Net income rose 47% to $US4.8 billion ($6.7 billion) and the return on equity jumped to 19.6%.

The result exceeded the financial target and CEO Andreas Berger says the company has strengthened its resilience.

“Group net income reached the highest level in our history, reflecting disciplined underwriting, strong investment returns and low large-loss activity outside of the first quarter,” he said.

Property and casualty reinsurance net income grew to $US2.8 billion ($3.9 billion) from $US1.2 billion ($1.7 billion).

Large natural catastrophe claims amounted to $US813 million ($1.14 billion), mainly related to the Los Angeles wildfires and Hurricane Melissa, compared with a budgeted $US2 billion ($2.8 billion).

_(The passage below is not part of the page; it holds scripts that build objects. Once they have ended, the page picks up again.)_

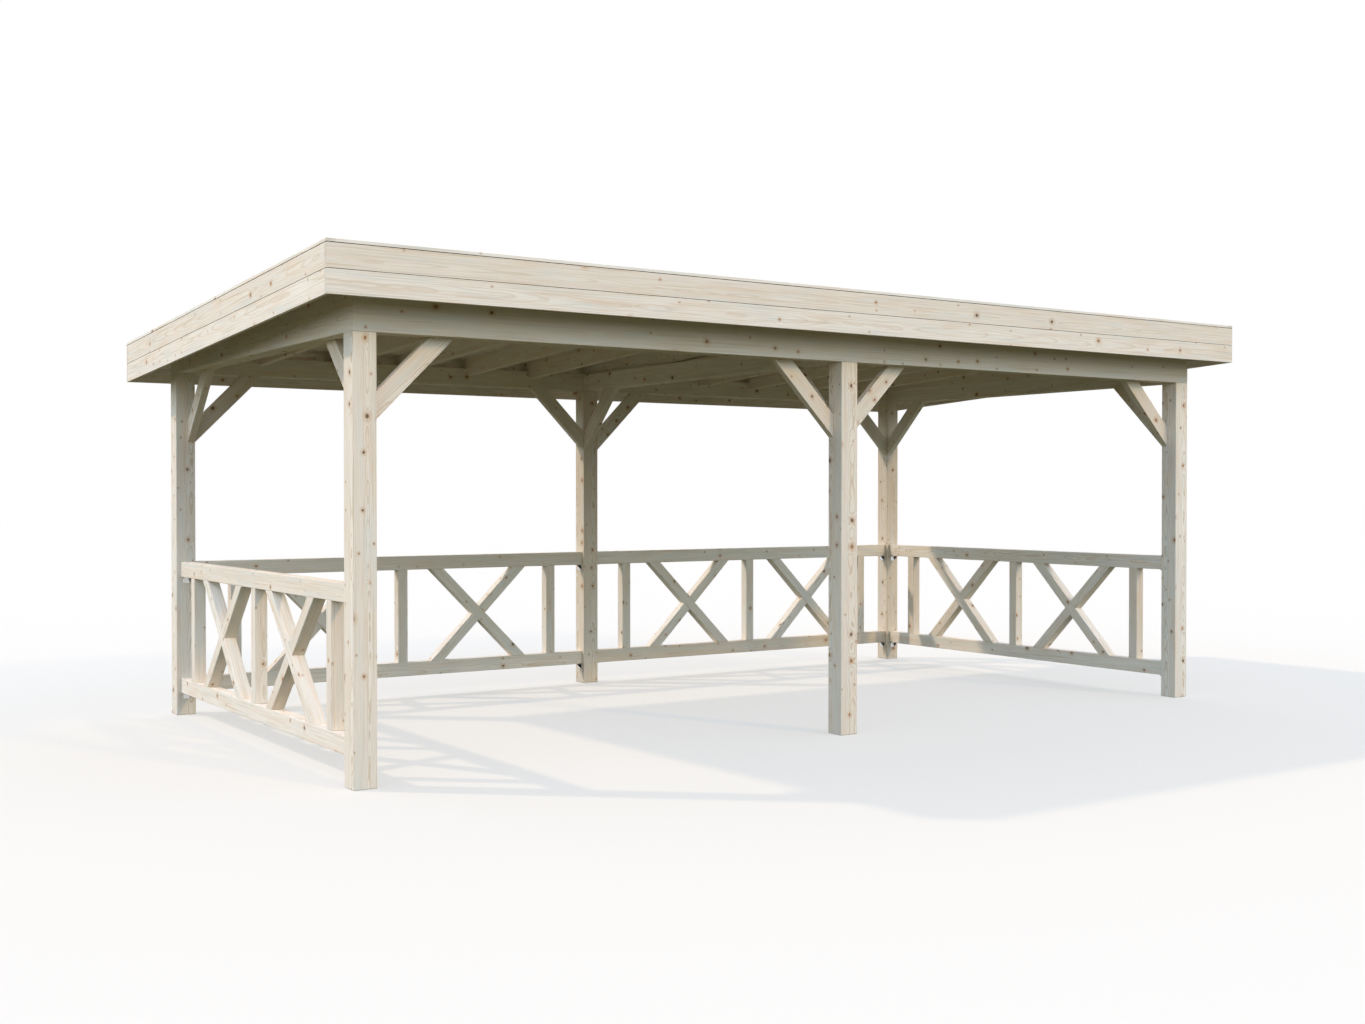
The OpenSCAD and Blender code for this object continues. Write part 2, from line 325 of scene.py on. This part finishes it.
    # a branch that was alive leaves a soft brown knot, a dead one a small and dark one
    dead = add(tree, "Math", {0: chance.outputs[2], 1: 0.62}, operation="GREATER_THAN")
    knot = add(tree, "Mix", {0: dead, 6: linear("#966C48"), 7: linear("#5A4533")}, data_type="RGBA")
    depth = add(tree, "MapRange", {0: chance.outputs[1], 2: 0.6, 3: 0.34, 4: 0.86})
    depth = add(tree, "Math", {0: depth, 1: in_knot}, operation="MULTIPLY")
    wood = add(tree, "Mix", {0: depth, 6: wood.outputs[2], 7: knot.outputs[2]}, data_type="RGBA")

    # a plane leaves the fibres lighter and darker by turns, end grain drinks the light, and the faces
    # inside a joint between two boards get painted shade, nearly black
    light = add(tree, "MapRange", {0: grain["streak"], 1: 0.25, 2: 0.75, 3: 0.945, 4: 1.045})
    sheen = add(tree, "MapRange", {0: grain["fibre"], 1: 0.3, 2: 0.7, 3: 0.975, 4: 1.02})
    ends = add(tree, "MapRange", {0: sawn, 3: 1.0, 4: 0.86})
    # painted shade: the faces inside a fascia joint are drawn at 6 per cent of the wood's colour
    joint_shade = add(tree, "MapRange", {0: joint, 3: 1.0, 4: 0.06})
    for layer in (sheen, ends, joint_shade):
        light = add(tree, "Math", {0: light, 1: layer}, operation="MULTIPLY")
    wood = add(tree, "VectorMath", {0: wood.outputs[2], "Scale": light}, operation="SCALE")

    # the soft early wood lies a little below the late wood, and a knot stands proud
    height = add(tree, "Math", {0: rings, 1: 0.8, 2: in_knot}, operation="MULTIPLY_ADD")
    height = add(tree, "Math", {0: grain["fibre"], 1: 0.5, 2: height}, operation="MULTIPLY_ADD")
    relief = add(tree, "Bump", {"Strength": 0.25, "Distance": 0.0006, "Height": height})
    finish = add(tree, "BsdfPrincipled", {"Base Color": wood, "Roughness": 0.75, "IOR": 1.5,
                                          "Specular IOR Level": 0.0, "Normal": relief})
    add(tree, "OutputMaterial", {0: finish})
    return material


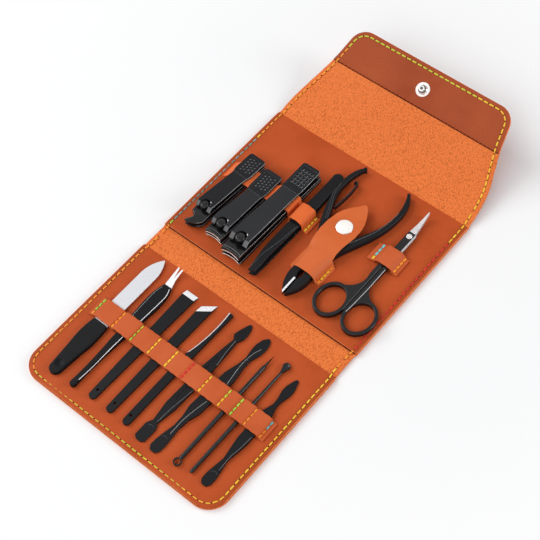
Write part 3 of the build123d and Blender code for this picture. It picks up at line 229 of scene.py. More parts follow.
def thread(name, hues):
    """Twisted thread: slanted ply lines and a second hue that comes and goes."""
    main, second = map(srgb, hues.split())
    s = Shader("thread_" + name)
    inputs = {"Scale": 900.0, "Distortion": 1.5, "Vector": s.place}
    ply = s.add("ShaderNodeTexWave", inputs, wave_type="BANDS", bands_direction="DIAGONAL").outputs["Fac"]
    hue = s.ramp(s.noise(160.0, 1.0), (0.42, main), (0.62, second))
    tone = s.mix(s.maths("MULTIPLY", ply, 0.18), hue, srgb("6A4A18"), "MULTIPLY")
    return s.finish(tone, 0.5, ply, 0.35, 0.00012, Sheen_Weight=0.15, Sheen_Roughness=0.4)


def coated_steel(name, color, gloss, grain, shine):
    """Coated metal: a faint orange-peel skin and slightly uneven gloss."""
    s = Shader(name)
    skin = s.noise(1900.0, 3.0)
    tone = s.ramp(s.noise(60.0), (0.3, (*(c * 0.86 for c in color), 1.0)), (0.7, (*color, 1.0)))
    rough = s.maths("ADD", s.maths("MULTIPLY", skin, grain * 2), gloss - grain)
    return s.finish(tone, rough, skin, 0.3, 0.00003, Specular_IOR_Level=shine)


def bare_steel(name, hues, gloss, along, metallic, grit=0.0):
    """Ground steel: fine lines along one direction, or grit, over a slow cloud of tone."""
    light, dark = map(srgb, hues.split())
    s = Shader(name)
    lines = s.noise(3800.0, 4.0, s.stretched(along))
    tone = s.ramp(lines, (0.3, dark), (0.65, light))
    bump = lines, 0.2, 0.00003
    if grit:
        speckle = s.noise(2400.0, 2.0)
        tone = s.mix(s.maths("MULTIPLY", speckle, grit), tone, dark)
        bump = speckle, 0.5, 0.00008
    rough = s.maths("ADD", s.maths("MULTIPLY", lines, 0.18), gloss)
    return s.finish(tone, rough, *bump, Metallic=metallic)


pebbled = pebbled_leather("pebbled_lining", "F08242 E97A3C C86430", 0.6, 0.18, (1.0, 0.4, 1.0))
outer_leather = pebbled_leather("outer_leather", "D9672F D0602B B44C1E", 0.75, 0.2, (1.0, 0.5, 1.0))
smooth_lower = smooth_leather("inner_leather", "C65A2E BE5328 AE4A20", 0.75, 0.1, 0.44, "A84A22")
# Lighter leather for the rounded rims of the inner panels: a painted highlight line.
painted_highlight_rim_leather = smooth_leather("painted_highlight_rim_leather", "F49A62 EA8850 D87440", 0.5, 0.03)
facing_leather = smooth_leather("facing_leather", "B05630 A84E2C 9A4424", 0.75, 0.13, 0.5)
strap_leather = smooth_leather("strap_leather", "D2683C CB6034 BD562C", 0.5, 0.05, 0.42)
tongue_leather = smooth_leather("tongue_leather", "DE7444 D86C3A CA6030", 0.55, 0.08, 0.36)
bright_strap = smooth_leather("bright_strap_leather", "F27C46 EA723C D8642F", 0.5, 0.05, 0.42)
# Dark leather of cut edges, made darker still to serve as painted shadow lines too.
edge_and_shadow_leather = smooth_leather("cut_edge_and_painted_shadow_leather", "7A3014 602410 46190A", 0.4, 0.1, 0.6)

black_steel = coated_steel("black_coated_steel", (0.0115, 0.0117, 0.013), 0.32, 0.06, 0.1)
lever_steel = coated_steel("lever_coated_steel", (0.024, 0.0245, 0.0268), 0.3, 0.06, 0.15)
pad_steel = coated_steel("pad_coated_steel", (0.0165, 0.017, 0.0185), 0.36, 0.06, 0.09)
dark_lever = coated_steel("small_lever_steel", (0.0165, 0.0167, 0.019), 0.32, 0.06, 0.1)
gloss_black = coated_steel("polished_black", (0.0075, 0.0075, 0.0085), 0.17, 0.03, 0.3)
plastic_black = coated_steel("moulded_black", (0.0085, 0.0088, 0.0098), 0.36, 0.05, 0.08)
# Four lighter steels for painted highlights on the black tools' edges, lines and facets; the facet steel also
# paints the shade in the closure stud's eye.
edge_steel = coated_steel("painted_highlight_edge_steel", (0.27, 0.27, 0.275), 0.25, 0.04, 0.5)
bright_line = coated_steel("painted_highlight_line_steel", (0.55, 0.55, 0.56), 0.25, 0.04, 0.5)
soft_edge = coated_steel("painted_highlight_soft_edge_steel", (0.05, 0.05, 0.054), 0.25, 0.04, 0.3)
facet_steel = coated_steel("painted_light_facet_steel", (0.13, 0.13, 0.137), 0.3, 0.05, 0.35)
# Near-black discs at the stitch holes: painted shade.
pricked_hole_shade = coated_steel("stitch_hole_painted_shade", (0.02, 0.008, 0.004), 0.8, 0.02, 0.1)

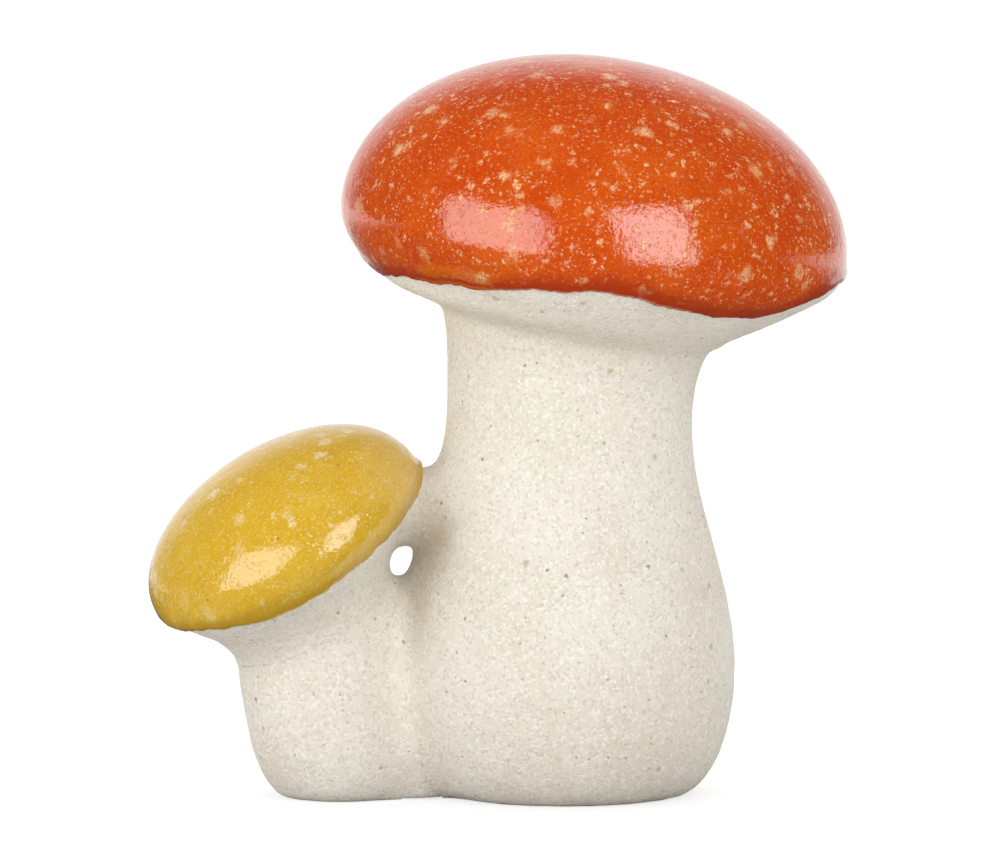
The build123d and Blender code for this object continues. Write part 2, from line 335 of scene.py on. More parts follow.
# Faces of ring grids
def ring_faces(rows, columns, closed):
    """Quads of a grid that closes on itself along its rows, and also across them if closed."""
    i = np.arange(rows if closed else rows - 1)
    j = np.arange(columns)
    a = i[:, None] * columns + j
    b = i[:, None] * columns + (j + 1) % columns
    c = ((i[:, None] + 1) % rows) * columns + (j + 1) % columns
    d = ((i[:, None] + 1) % rows) * columns + j
    return np.stack([a, b, c, d], -1).reshape(-1, 4)


def ring_end(row, columns, flip):
    """One flat face over a ring."""
    face = [row * columns + j for j in range(columns)]
    return [face[::-1] if flip else face]


def two_skins(outer_rows, rows, columns):
    """Faces of an outer and an inner skin that join at the open end, each closed at its crown."""
    faces = [f for f in ring_faces(rows, columns, False).tolist() if not is_bridge(f, outer_rows, columns)]
    faces += ring_end(outer_rows - 1, columns, False) + ring_end(outer_rows, columns, True)
    last = (rows - 1) * columns
    for j in range(columns):
        k = (j + 1) % columns
        faces.append([last + j, last + k, k, j])
    return faces


def is_bridge(face, rows, columns):
    """Whether a quad joins the outer skin's last ring to the inner skin's first."""
    low, high = min(face) // columns, max(face) // columns
    return low == rows - 1 and high == rows


# Bodies that surfaces blend with
def solid_tree(points):
    """Search tree of a closed solid whose surface is a grid of rings, with its ends filled in."""
    rows, columns = points.shape[:2]
    vertices = points.reshape(-1, 3)
    faces = [tuple(f) for f in ring_faces(rows, columns, False).tolist()]
    low, high = len(vertices), len(vertices) + 1
    vertices = np.vstack([vertices, points[0].mean(0), points[-1].mean(0)])
    for j in range(columns):
        k = (j + 1) % columns
        faces.append((low, k, j))
        faces.append((high, (rows - 1) * columns + j, (rows - 1) * columns + k))
    return BVHTree.FromPolygons(vertices.tolist(), faces), vertices.min(0), vertices.max(0)


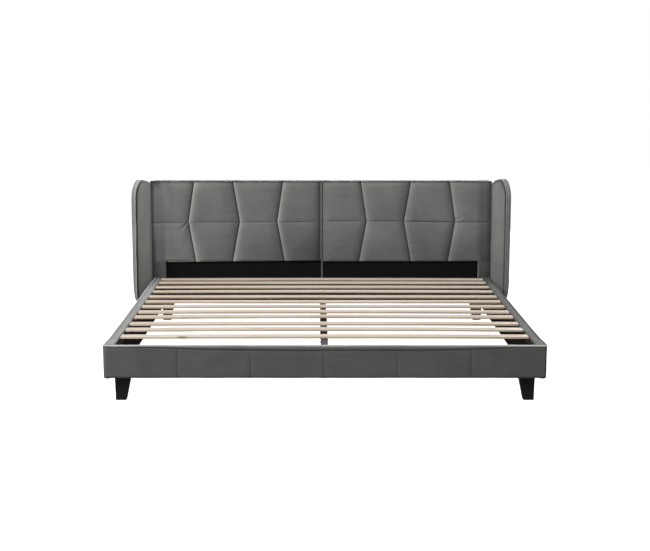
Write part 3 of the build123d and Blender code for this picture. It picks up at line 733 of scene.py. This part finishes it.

Large man-made losses reached $US345 million ($485 million).

Swiss Re reported a 0.3% price increase in the January reinsurance renewals, with stable terms and conditions.

Net income from the Corporate Solutions insurance business rose to $US988 million ($1.39 billion) from $US829 million ($1.16 billion), as it was also buoyed by lower catastrophe claims.

The life and health reinsurance result fell to $US1.3 billion ($1.8 billion) from $US1.5 billion ($2.1 billion) due to impacts from a portfolio review.

Swiss Re says all parts of the iptiQ business have either been sold or will be placed into run-off in due course after the group announced in 2024 it would withdraw from the digital white-label platform.

The company is aiming for net income of $US4.5 billion ($6.3 billion) this year. P&C reinsurance and Corporate Solutions aim to maintain combined operating ratios of less than 85% and less than 91% respectively.